■ TASK DIRECTIONS
Copy out all of the material exactly.

■ DATA EXTRACT
◆ ◆ ◆
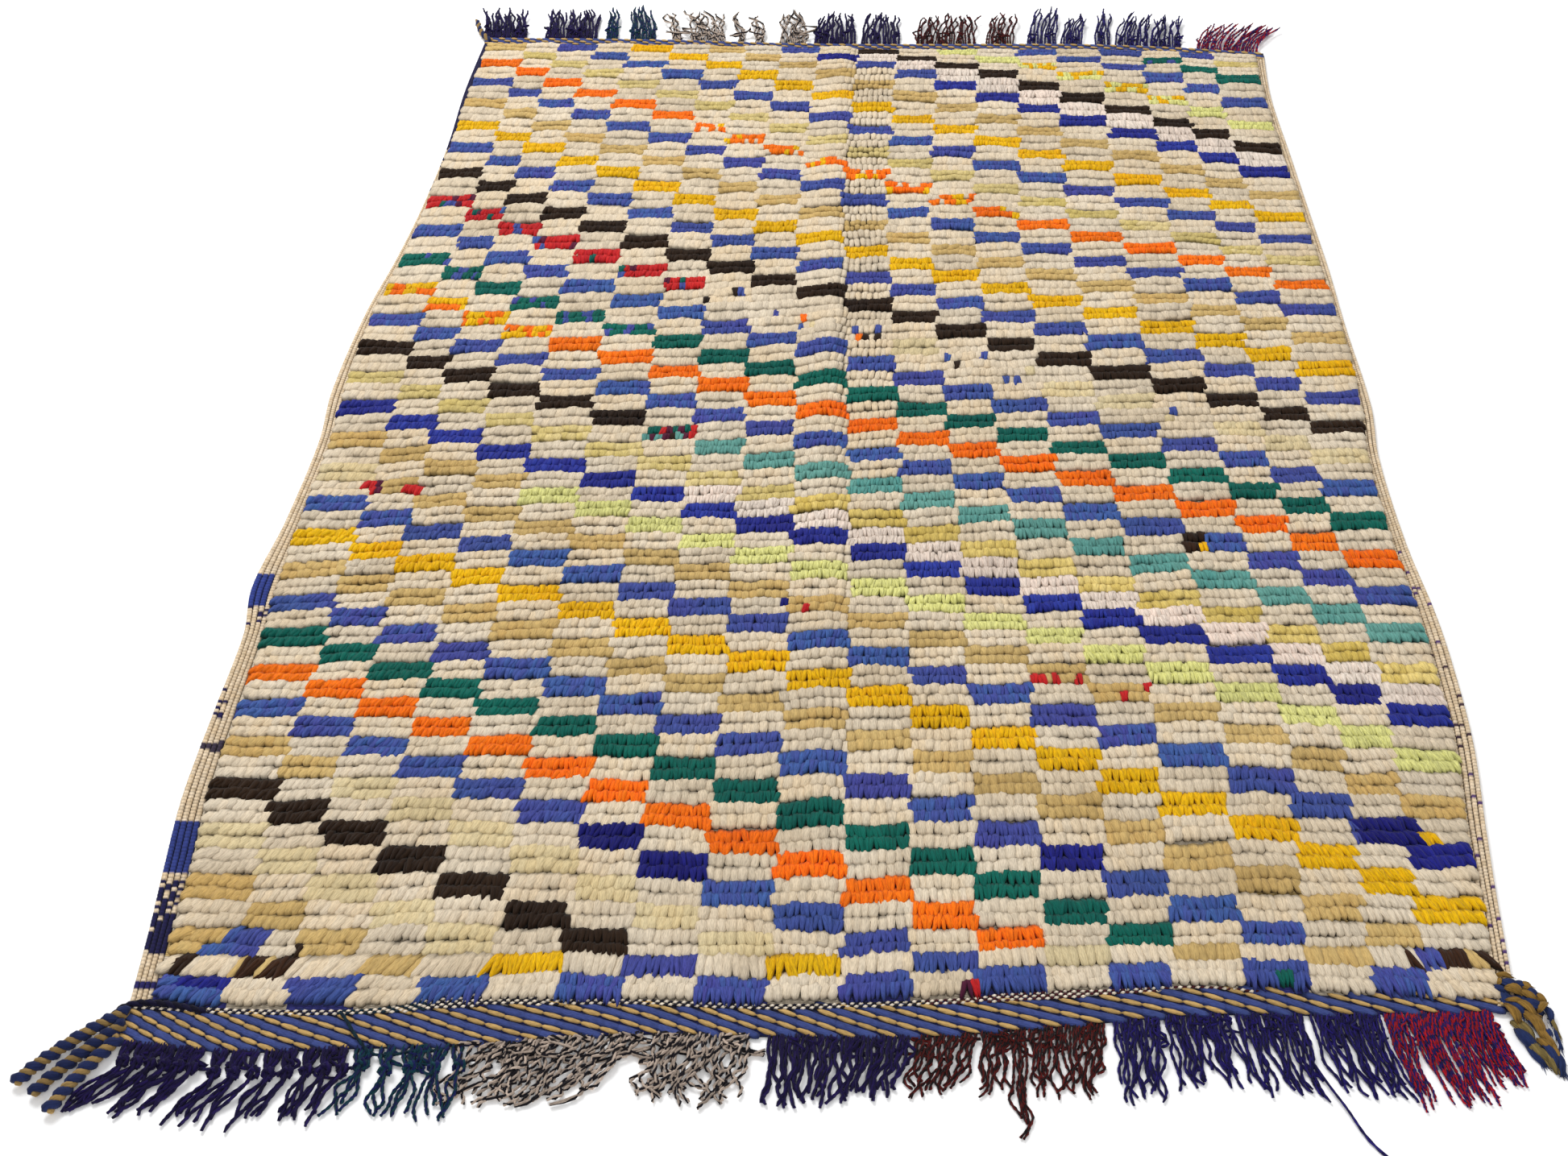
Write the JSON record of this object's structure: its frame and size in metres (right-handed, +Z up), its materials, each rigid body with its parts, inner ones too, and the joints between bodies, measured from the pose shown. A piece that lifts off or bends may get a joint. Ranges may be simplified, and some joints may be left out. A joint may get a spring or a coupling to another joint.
{
  "type": "moroccan rug",
  "caption": "Flat hand-knotted wool pile rug in a checkerboard of dyed diagonals, with wrapped selvedges, twined end bands and long yarn fringes.",
  "frame": {"origin": "middle of the rug's four corners, on its flat underside", "axes": "+X across the rug, +Y along it from the wide twined band to the narrow one, +Z up out of the pile"},
  "size_m": [1.6384, 2.4942, 0.025],
  "materials": {
    "pile_wool": "cut wool pile, matt",
    "beige_wrap": "wrapped wool cords, matt",
    "blue_twine": "twined blue and tan wool, matt",
    "navy_yarn": "plied wool, soft sheen",
    "teal_yarn": "plied wool, soft sheen",
    "marled_yarn": "plied cream and black wool, matt",
    "maroon_yarn": "plied maroon and black wool, matt",
    "indigo_yarn": "plied wool, soft sheen",
    "red_yarn": "plied red and indigo wool, matt"
  },
  "bodies": {
    "root": {"pile_field": "pile_wool", "selvedge_left": "beige_wrap", "selvedge_right": "beige_wrap", "band_near": "blue_twine", "band_far": "blue_twine", "corner_tails": "blue_twine", "corner_knot": "blue_twine", "fringe_near_navy_left": "navy_yarn", "fringe_near_teal": "teal_yarn", "fringe_near_marled": "marled_yarn", "fringe_near_navy_mid": "navy_yarn", "fringe_near_maroon": "maroon_yarn", "fringe_near_indigo": "indigo_yarn", "fringe_near_red": "red_yarn", "fringe_far_navy_left": "navy_yarn", "fringe_far_teal": "teal_yarn", "fringe_far_marled": "marled_yarn", "fringe_far_navy_mid": "navy_yarn", "fringe_far_maroon": "maroon_yarn", "fringe_far_indigo": "indigo_yarn", "fringe_far_red": "red_yarn"}
  },
  "joints": []
}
◆ ◆ ◆
■ TASK SOLUTION
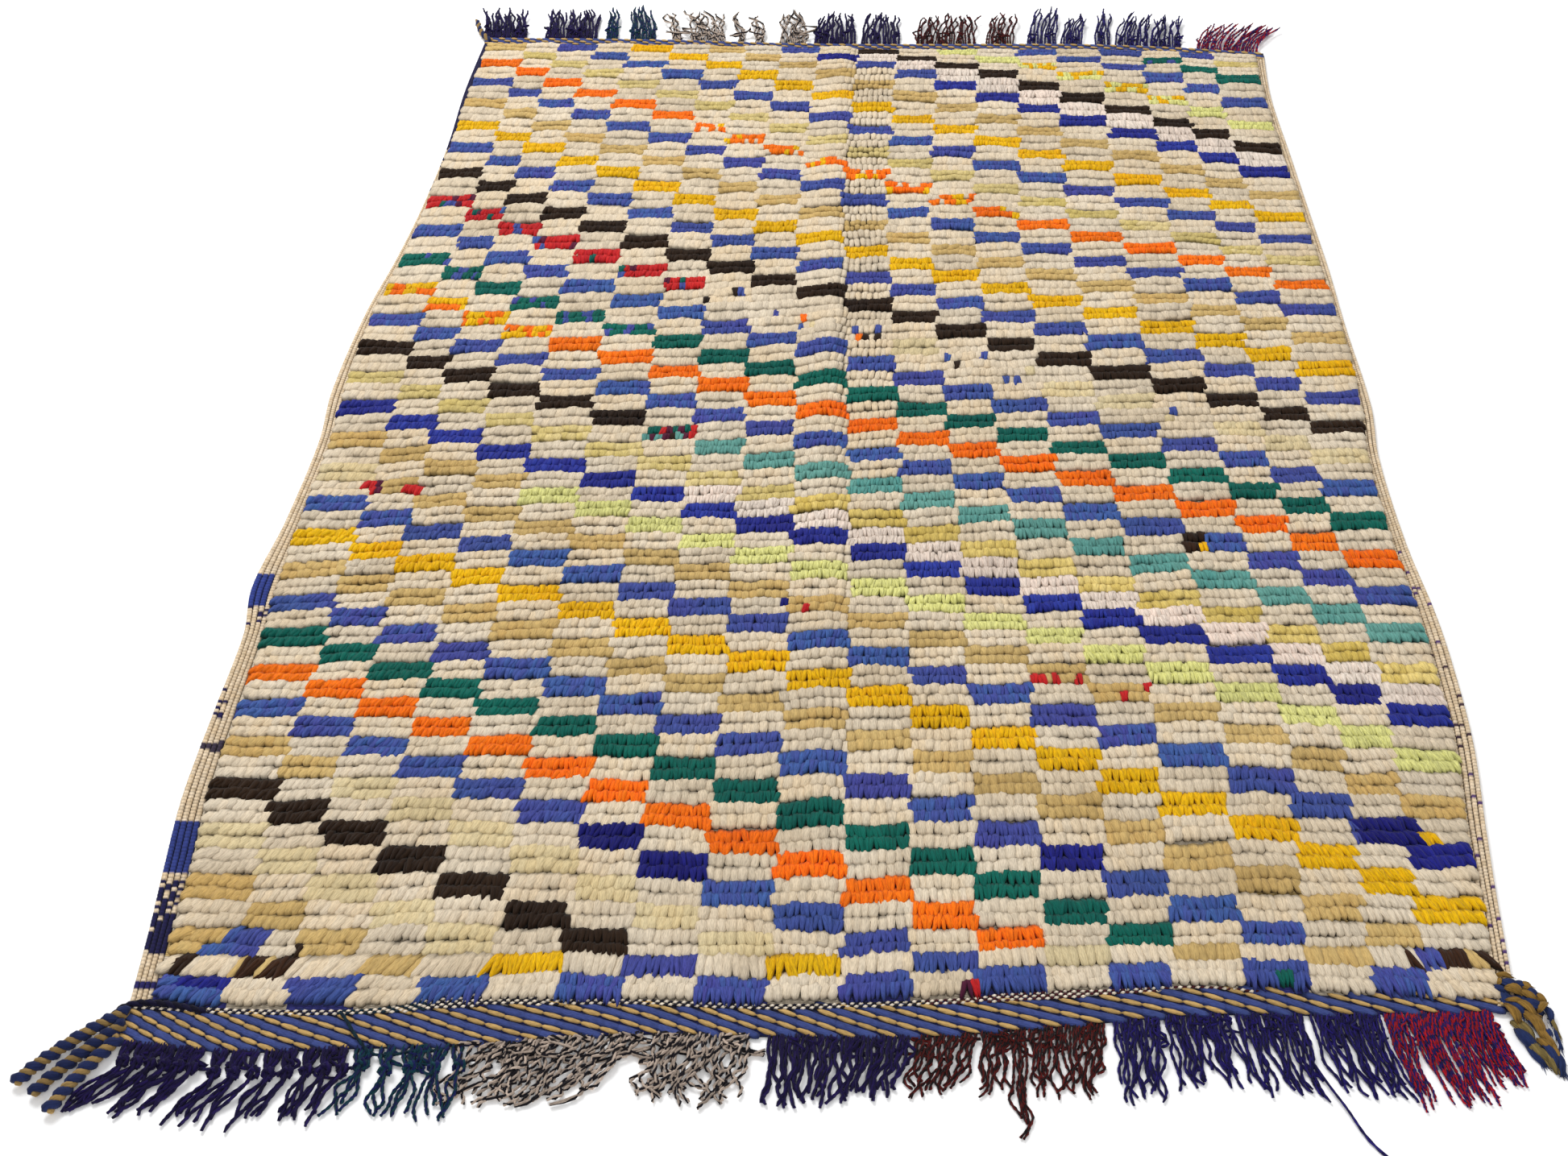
Write the JSON record of this object's structure: its frame and size in metres (right-handed, +Z up), its materials, each rigid body with its parts, inner ones too, and the joints between bodies, measured from the pose shown. A piece that lifts off or bends may get a joint. Ranges may be simplified, and some joints may be left out. A joint may get a spring or a coupling to another joint.
{
  "type": "moroccan rug",
  "caption": "Flat hand-knotted wool pile rug in a checkerboard of dyed diagonals, with wrapped selvedges, twined end bands and long yarn fringes.",
  "frame": {"origin": "middle of the rug's four corners, on its flat underside", "axes": "+X across the rug, +Y along it from the wide twined band to the narrow one, +Z up out of the pile"},
  "size_m": [1.6384, 2.4942, 0.025],
  "materials": {
    "pile_wool": "cut wool pile, matt",
    "beige_wrap": "wrapped wool cords, matt",
    "blue_twine": "twined blue and tan wool, matt",
    "navy_yarn": "plied wool, soft sheen",
    "teal_yarn": "plied wool, soft sheen",
    "marled_yarn": "plied cream and black wool, matt",
    "maroon_yarn": "plied maroon and black wool, matt",
    "indigo_yarn": "plied wool, soft sheen",
    "red_yarn": "plied red and indigo wool, matt"
  },
  "bodies": {
    "root": {"pile_field": "pile_wool", "selvedge_left": "beige_wrap", "selvedge_right": "beige_wrap", "band_near": "blue_twine", "band_far": "blue_twine", "corner_tails": "blue_twine", "corner_knot": "blue_twine", "fringe_near_navy_left": "navy_yarn", "fringe_near_teal": "teal_yarn", "fringe_near_marled": "marled_yarn", "fringe_near_navy_mid": "navy_yarn", "fringe_near_maroon": "maroon_yarn", "fringe_near_indigo": "indigo_yarn", "fringe_near_red": "red_yarn", "fringe_far_navy_left": "navy_yarn", "fringe_far_teal": "teal_yarn", "fringe_far_marled": "marled_yarn", "fringe_far_navy_mid": "navy_yarn", "fringe_far_maroon": "maroon_yarn", "fringe_far_indigo": "indigo_yarn", "fringe_far_red": "red_yarn"}
  },
  "joints": []
}